Wednesday, May 16, 2012
Remember
Yesterday I was on my way to Waco to do an assessment when I got a call and it was canceled. I was in Hillsboro by this time so I thought I'd stop by and check on Hannah's memorial bench. As I stood there looking at it, a woman came out of the building and asked me if she could help me. I had to awkwardly reply, "no, I'm good. This is my daughter's bench and I was in town so I stopped by." She replied, "o.k." and went about her business. My heart sank. All of Hannah's friends have moved on to the next school, only one of her teachers aides is still at the elementary, and none of her teachers remain there. The principal and assistant principal have all changed. I came to realize that soon no one would even know who the little girl on the bench even was, who I was, or why this place was significant enough to our lives that we had a bench placed there. The place that had once been such a big part of our lives would not even recognize us. It breaks my heart, but such is grief. It's sneaky and it's cruel.
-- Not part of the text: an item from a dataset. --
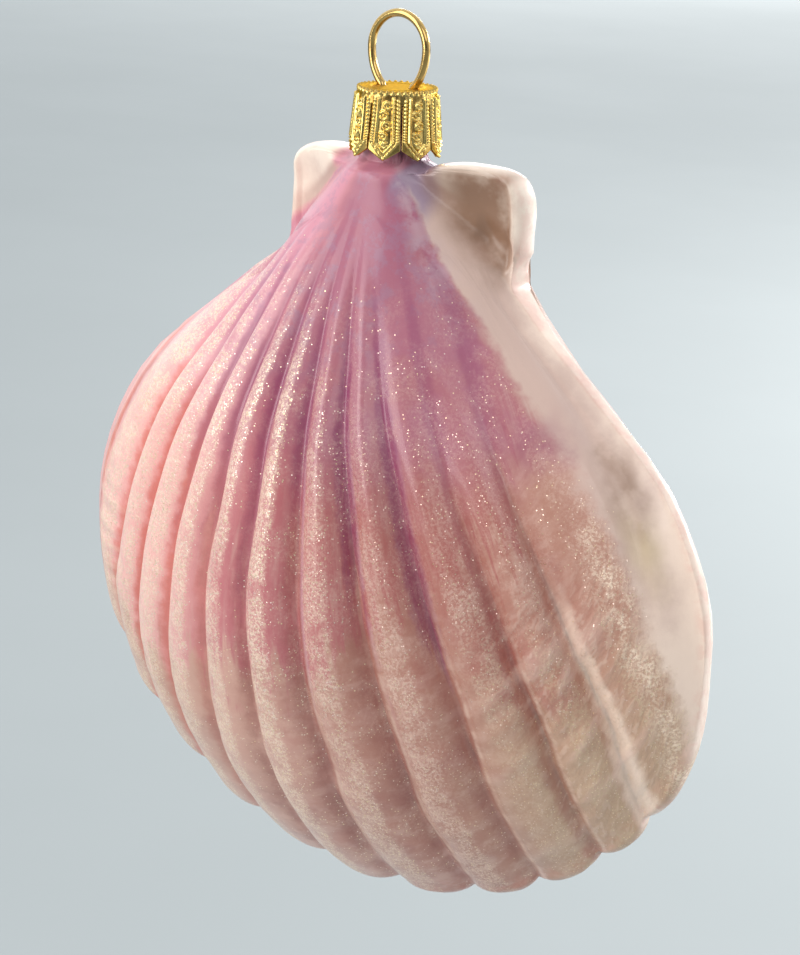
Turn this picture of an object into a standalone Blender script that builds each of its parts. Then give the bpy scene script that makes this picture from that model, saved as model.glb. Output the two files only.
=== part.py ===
"""Glass scallop shell ornament: a hollow blown-glass shell, a stamped crown cap and a wire hanging loop.

Width runs along X, thickness along Y with the painted front towards -Y, height along Z. The origin is the
inside of the top of the hanging loop, where a hook bears. Sizes below are in millimetres and radians;
every mesh is scaled to metres when its object is made. Inside the shell's own functions, heights are
measured from the hinge line, the straight top edge of the two ears.
"""
import math

import bmesh
import bpy
from mathutils import Matrix, Vector

MM = 0.001
GAP = 0.3                         # clearance between touching pieces

# Hanging loop: one round wire
WIRE = 1.1                        # wire diameter
LOOP_WIDTH = 9.2                  # between the wire's centre lines, at the widest
LOOP_RISE = 9.9                   # from the cap's top to the top of the wire's centre line
LOOP_UPPER = 4.7                  # height of the loop's upper half
LEG_SPACING = 5.1                 # between the legs' centre lines at the cap
LEG_SPREAD = 5.4                  # between the legs' sprung ends
LEG_LENGTH = 7.5                  # below the cap's top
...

You wake up going about your day only to be blindsided with a pain you would give anything not to feel. A miserable realization that something so precious to you is forever gone from this world. All I know is that I will never forget. I will always stop and check on that beautiful memorial whenever I'm in town, and I will awkwardly announce my reason for being there every single time as well. I will never ever forget. Ever.